The Wall Street Journal ran a letter co-authored by Charley Hooper and me today (print version tomorrow). I have hesitated to quote more than 2 paragraphs, but I think my contract that allows full quotation only after 30 days applies to my paid work, not my free work. So I’ll take the chance and quote the whole thing.
As you note in your editorial “RFK Jr. Conducts His Vaccine Purge” (June 11), HHS Secretary Robert F. Kennedy Jr. fired the 17 members of the Advisory Committee on Immunization Practices over a charge of conflicts of interest. He’s provided no evidence of such entanglements, settling instead for the claim that the “public must know that unbiased science guides the recommendations from our health agencies.”
Yet we have evidence of this from a related case. Like ACIP, the Food and Drug Administration uses outside experts on advisory committees. The FDA has tried to exclude members with ties to industry, which has slowed the approval of drugs for rare conditions because the few experts all have such ties. Fortunately, the effects of committee conflicts of interest have been evaluated and shown to be nonexistent.

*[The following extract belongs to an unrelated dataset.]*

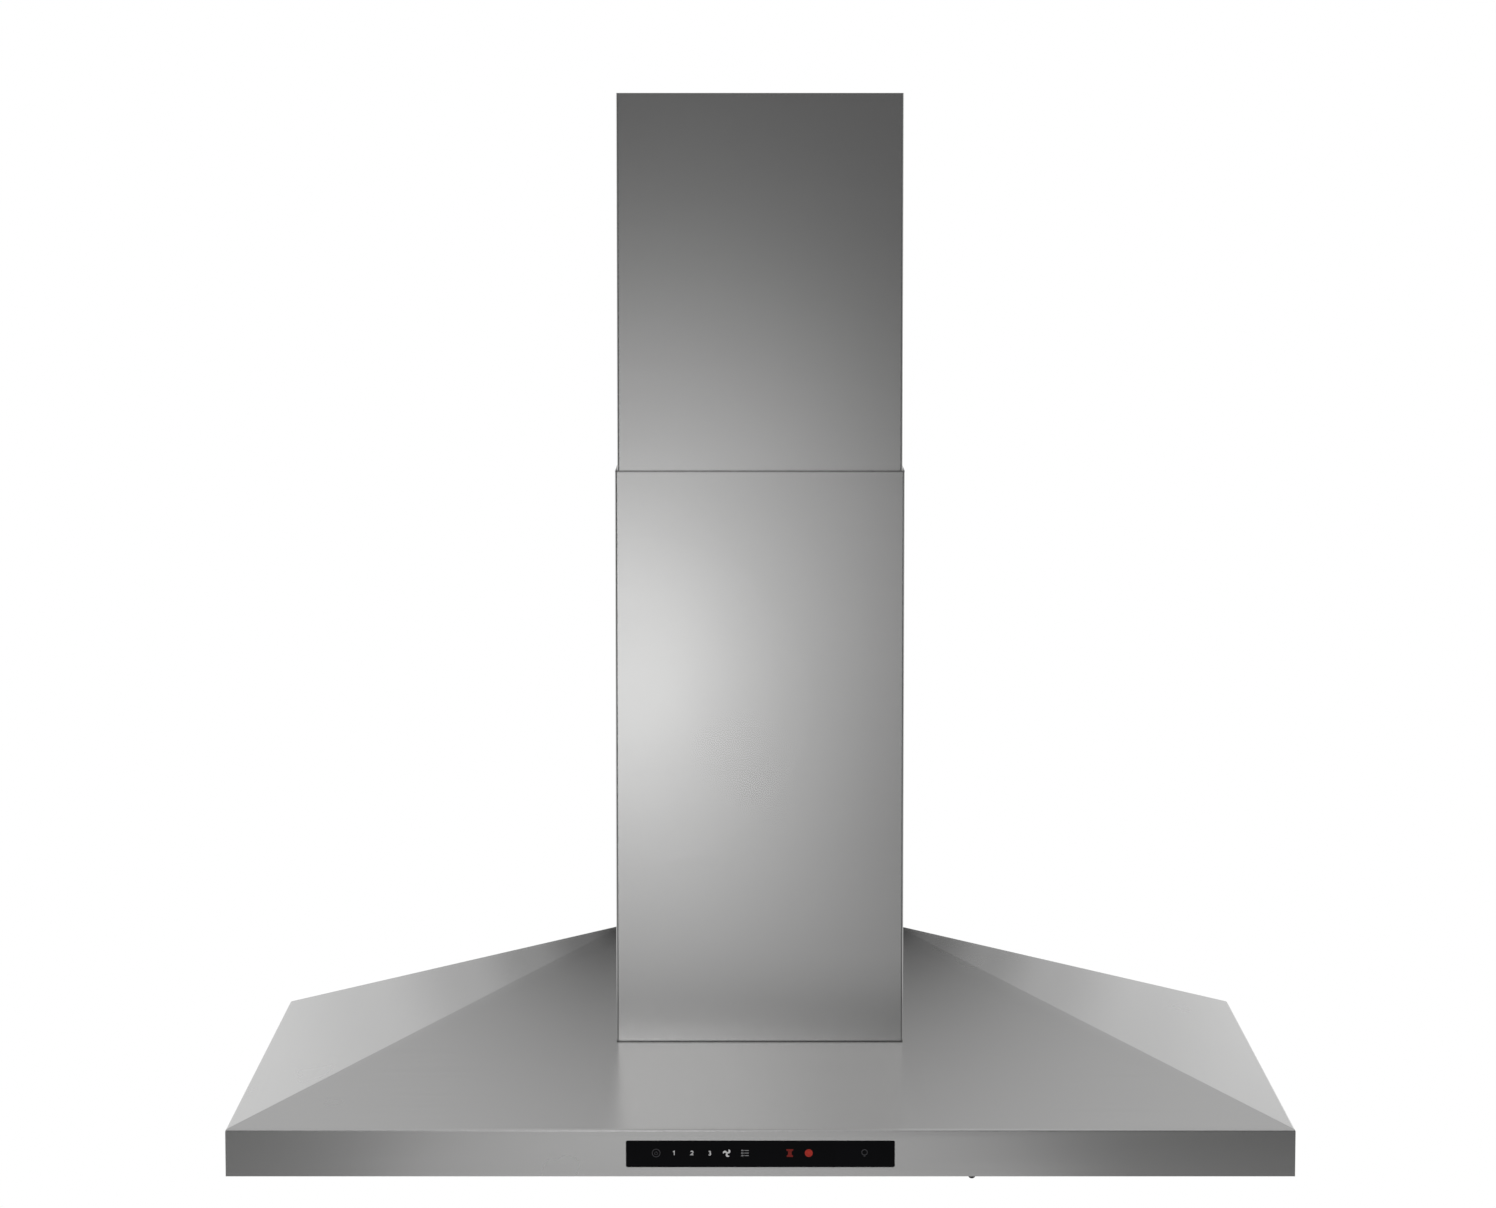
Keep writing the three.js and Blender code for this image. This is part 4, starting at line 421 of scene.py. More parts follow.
def painted_edge_shade(tree, low, high):
    """Painted shade: 1 on the sheet, falling to EDGE_SHADE at its lower and upper edge; low and high are
    heights.
    """
    height = add_node(tree, "ShaderNodeSeparateXYZ", Vector=own_place(tree)).outputs["Z"]
    above = math_node(tree, "SUBTRACT", height, low)
    below = math_node(tree, "SUBTRACT", high, height)
    nearest = math_node(tree, "MINIMUM", above, below)
    made = tree.nodes.new("ShaderNodeMapRange")
    tree.links.new(nearest, made.inputs["Value"])
    made.inputs["From Min"].default_value = 0.5 * EDGE_REACH
    made.inputs["From Max"].default_value = EDGE_REACH
    made.inputs["To Min"].default_value = EDGE_SHADE
    return made.outputs["Result"]


# The thin dark lines along the cut edges are painted shade.
print("cut edges are dull within", EDGE_REACH / MM, "mm")

# %% Brushed steel
GRAIN_LINES = 2600.0  # across the grain, per metre
GRAIN_LENGTH = 22.0  # along the grain, per metre
STREAK_LINES = 240.0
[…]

In 2006 the physician Sidney Wolfe and several colleagues published an article in the Journal of the American Medical Association that drew on 76 meetings of FDA advisory committees that involved “yes” or “no” votes on individual drugs. They found that if voters with conflicts of interest had been excluded, none of the 76 outcomes would have changed. The participants with conflicts, moreover, were more likely than those without to vote for drugs that would compete with “their” company’s product.
In other words: Until proven otherwise, we have no reason to think ACIP had such a problem before Mr. Kennedy’s purge.
David R. Henderson
Hoover Institution
Pacific Grove, Calif.
Charles L. Hooper
Objective Insights, Inc.
Grass Valley, Calif.
Thanks to Charley for providing the backup link for the JAMA article. I got a request from the letters editor to provide the link and some screenshots backing up our claim. I was about to leave with my wife to celebrate Father’s Day.
READER COMMENTS
steve
Jun 17 2025 at 2:33pm
I think it’s OK to always keep in mind that the large pharmaceuticals may have different interests than the general public at times and that it can be harmful. Purdue Pharma is a good example. However, the large majority of the time interests align as consumers and producers both want better drugs/therapies. The very large majority of time you need input from industry experts or experts who have worked with industry when making decisions about drugs and therapies. Just like any other area of the economy most of the actual experts will have either worked in industry or done research that has been financed by industry.
It’s best to have a mix of industry and non-industry and make sure that all interests are disclosed. Then monitor, as has been done, the results. Anyway, this is all BS. RFK just wants to name people who agree with his views. Probably pt a couple fo real experts on just so he can pretend it’s legit.